Prep Time: 12 mins
Hands on cook time: 16 mins
Bake Time: 17 minutesTotal Time: 45 mins
Ingredients
1/4 onion (I used sweet), chopped
2 small tomatoes, diced
1 tbsp olive oil
1/4 tsp dried dill
1/8 cup fresh dill, chopped
1/8 cup fresh parsley, chopped
1 green onion, chopped
3 dashes Frank's Red Hot, plus a few drops
1/2 cup feta, crumbled
1 tsp garlic, minced (I used jarred)
2 eggs
salt and pepper to taste
2 Naan breads
Directions
- Preheat oven to 450 F.
- Heat oil in pan over medium heat.
- Add onion to pan and saute until soft, approx. 6 minutes.
- Add garlic, dried dill and Frank's hot sauce and continue to saute until fragrant and mixed.
- Reduce heat to low and add tomatoes and salt and pepper to taste.
- Simmer until tomatoes start to break down and thickens into sauce, about 10 minutes.
- Remove from heat and mix fresh dill, fresh parsley, feta, and green onion.
- Divide into two portions and put in two individual sized oven safe dishes, I used French onion soup bowls.
- Indent the centres with a bowl, and crack one egg into each indentation. Be careful not to break yolk.

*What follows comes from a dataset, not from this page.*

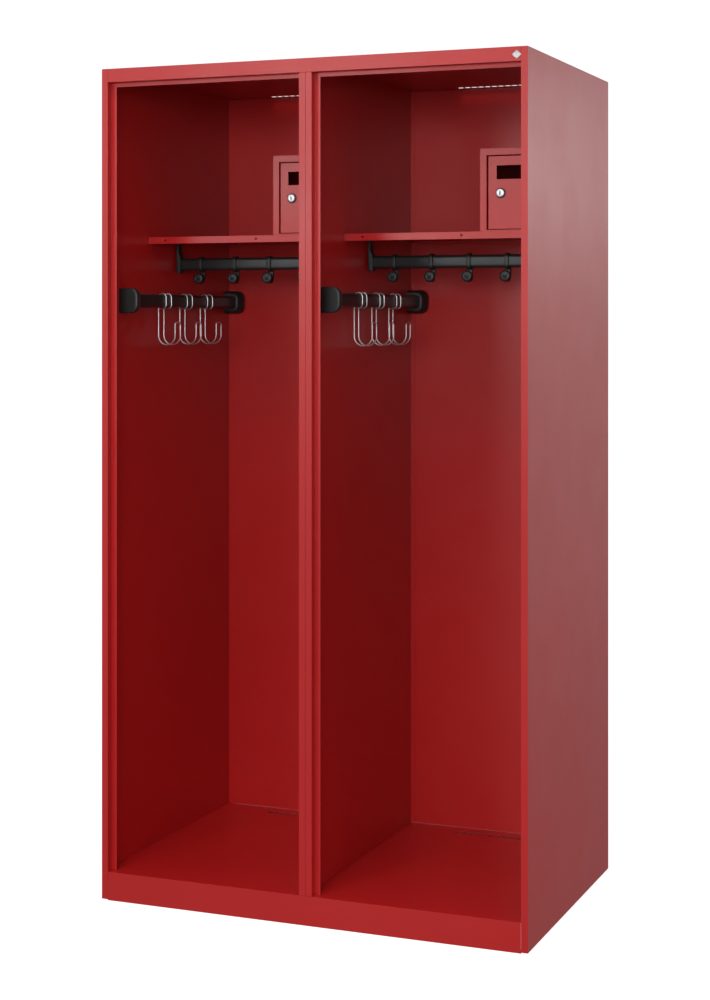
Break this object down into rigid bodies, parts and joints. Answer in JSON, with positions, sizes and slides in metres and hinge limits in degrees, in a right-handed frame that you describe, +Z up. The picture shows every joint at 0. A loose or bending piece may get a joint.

Put a few extra drops of Frank's Red Hot on egg.
- Put bowls on baking sheet and bake in oven for about 15 minutes to the point where egg whites are set and sauce just starts to bubble.
Serve it up with a simple green salad and naan bread (pop it in the oven with the egg to warm) to dip in the eggs. Enjoy!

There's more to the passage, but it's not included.